Expandiendo, en realidad, lo que había llevado a cabo en Náufragos –en la que, dentro del bote en el que se situaba el largometraje, construyó un pequeño «microcosmos de la guerra»–, lo que hizo el director fue representar, a través de esas vidas ajenas observadas por su voyeurístico protagonista, los diversos estadios de las relaciones hombre-mujer, que ejercían como proyección de su propio miedo al compromiso. Hay algo de freudiano, de inconsciente, en esa identificación –no parece casual, desde luego, que ninguna de las parejas que observa el personaje de Stewart tenga hijos–, y ese es un aspecto de la narración en el que Hitchcock incidió especialmente, construyendo todas esas historias paralelas de forma puramente visual, sin recurrir a los diálogos por fidelidad a la unidad de espacio: al fin y al cabo, desde el apartamento principal sería imposible oír lo que dicen los vecinos. De ahí que el director, aprovechando su experiencia dentro del cine mudo de los años 20, desarrollara una serie de narraciones silentes, puntualizadas por los comentarios de sus personajes principales pero que, a la hora de la verdad, el espectador podría comprender a la perfección simplemente observándolas, sin necesidad de recibir más datos sobre las mismas. Eso es lo que las hace tan intuitivas –y lo que obliga, por otra parte, a una cierta simplificación–, tan fácilmente asumibles más allá de la trama principal.
No obstante, y como es habitual en Hitchcock, su fidelidad al espacio único de la historia tiene, en realidad, truco. Cuando el espectador ya se ha habituado al aparato escénico desplegado por el director, y ha asumido que toda la narración se desarrollará a partir de dicho condicionante, se saca de la manga una secuencia –aquélla en la que aparece asesinado el perrito que podría incriminar al (presunto) asesino que interpreta Raymond Burr– que rompe sus propias reglas, pues saca la cámara al patio de vecinos, alejándose del apartamento de Stewart y refocalizando, en ese instante, la atención del público.

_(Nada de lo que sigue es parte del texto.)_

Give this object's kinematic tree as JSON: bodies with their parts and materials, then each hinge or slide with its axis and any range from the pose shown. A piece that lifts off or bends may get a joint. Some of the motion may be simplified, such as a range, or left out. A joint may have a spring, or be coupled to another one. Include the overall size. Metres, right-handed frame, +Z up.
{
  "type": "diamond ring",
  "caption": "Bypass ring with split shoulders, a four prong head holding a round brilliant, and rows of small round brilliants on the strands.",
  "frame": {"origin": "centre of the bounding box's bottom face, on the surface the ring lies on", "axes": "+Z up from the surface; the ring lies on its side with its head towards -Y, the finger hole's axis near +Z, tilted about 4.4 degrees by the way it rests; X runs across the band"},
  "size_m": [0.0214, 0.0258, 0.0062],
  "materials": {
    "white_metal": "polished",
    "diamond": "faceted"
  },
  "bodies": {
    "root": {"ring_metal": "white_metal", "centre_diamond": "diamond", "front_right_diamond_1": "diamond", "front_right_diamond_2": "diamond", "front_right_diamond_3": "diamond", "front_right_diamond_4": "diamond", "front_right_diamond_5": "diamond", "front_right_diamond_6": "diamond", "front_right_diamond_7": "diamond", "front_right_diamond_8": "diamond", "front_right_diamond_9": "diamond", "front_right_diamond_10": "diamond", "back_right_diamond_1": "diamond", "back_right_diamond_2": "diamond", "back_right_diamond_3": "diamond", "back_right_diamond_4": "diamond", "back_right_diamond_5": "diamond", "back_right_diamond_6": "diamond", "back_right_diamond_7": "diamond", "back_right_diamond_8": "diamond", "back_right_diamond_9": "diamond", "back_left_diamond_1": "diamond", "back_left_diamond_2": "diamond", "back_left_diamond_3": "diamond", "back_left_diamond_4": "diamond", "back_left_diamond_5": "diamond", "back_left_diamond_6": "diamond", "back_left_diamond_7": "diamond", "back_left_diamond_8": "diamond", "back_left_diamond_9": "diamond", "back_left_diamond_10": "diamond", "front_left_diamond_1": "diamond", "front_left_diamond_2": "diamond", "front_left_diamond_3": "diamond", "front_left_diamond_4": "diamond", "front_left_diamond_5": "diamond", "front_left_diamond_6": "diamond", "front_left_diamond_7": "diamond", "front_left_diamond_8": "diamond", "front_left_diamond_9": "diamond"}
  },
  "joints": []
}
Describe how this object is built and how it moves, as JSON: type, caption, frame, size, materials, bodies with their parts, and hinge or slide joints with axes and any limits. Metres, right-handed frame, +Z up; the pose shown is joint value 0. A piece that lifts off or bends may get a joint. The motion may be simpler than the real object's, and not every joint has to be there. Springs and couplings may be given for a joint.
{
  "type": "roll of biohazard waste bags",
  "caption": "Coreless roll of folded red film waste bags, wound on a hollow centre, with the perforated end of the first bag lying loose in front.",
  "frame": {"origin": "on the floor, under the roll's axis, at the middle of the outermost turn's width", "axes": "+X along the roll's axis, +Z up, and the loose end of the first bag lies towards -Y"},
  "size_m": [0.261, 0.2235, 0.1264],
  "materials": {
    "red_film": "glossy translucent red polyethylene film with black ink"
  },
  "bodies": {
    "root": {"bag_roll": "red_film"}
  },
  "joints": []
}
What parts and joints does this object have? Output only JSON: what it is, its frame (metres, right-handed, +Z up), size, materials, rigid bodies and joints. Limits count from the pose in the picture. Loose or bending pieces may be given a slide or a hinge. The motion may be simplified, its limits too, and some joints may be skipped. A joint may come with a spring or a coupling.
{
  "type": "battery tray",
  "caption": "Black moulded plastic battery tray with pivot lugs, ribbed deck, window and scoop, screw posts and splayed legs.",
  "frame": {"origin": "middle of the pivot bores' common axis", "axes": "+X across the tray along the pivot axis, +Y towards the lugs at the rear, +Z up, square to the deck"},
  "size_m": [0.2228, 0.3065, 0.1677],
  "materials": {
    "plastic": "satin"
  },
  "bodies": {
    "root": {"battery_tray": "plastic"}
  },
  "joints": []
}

Que, en general, los que ven La ventana indiscreta no se den cuenta de que el británico se la ha jugado es, en realidad, mérito de su inquebrantable fidelidad a ese punto de vista que se había autoimpuesto. De ahí que, durante toda su vida, se lamentara de haber incluido el falso flashback de Pánico en la escena (Stage Fright, 1950), a pesar de que considerara –con muy buen criterio, de nuevo adelantándose a sus propios coetáneos– que, ya que «en el cine aceptamos de buena gana que un hombre haga un relato falso», entonces «¿por qué no podríamos contar una historia falsa en lugar de un flashback?». Una idea sobre la que se construye, sin ir más lejos, toda la narración de Alta tensión (Haute tension, Alexandre Aja, 2003).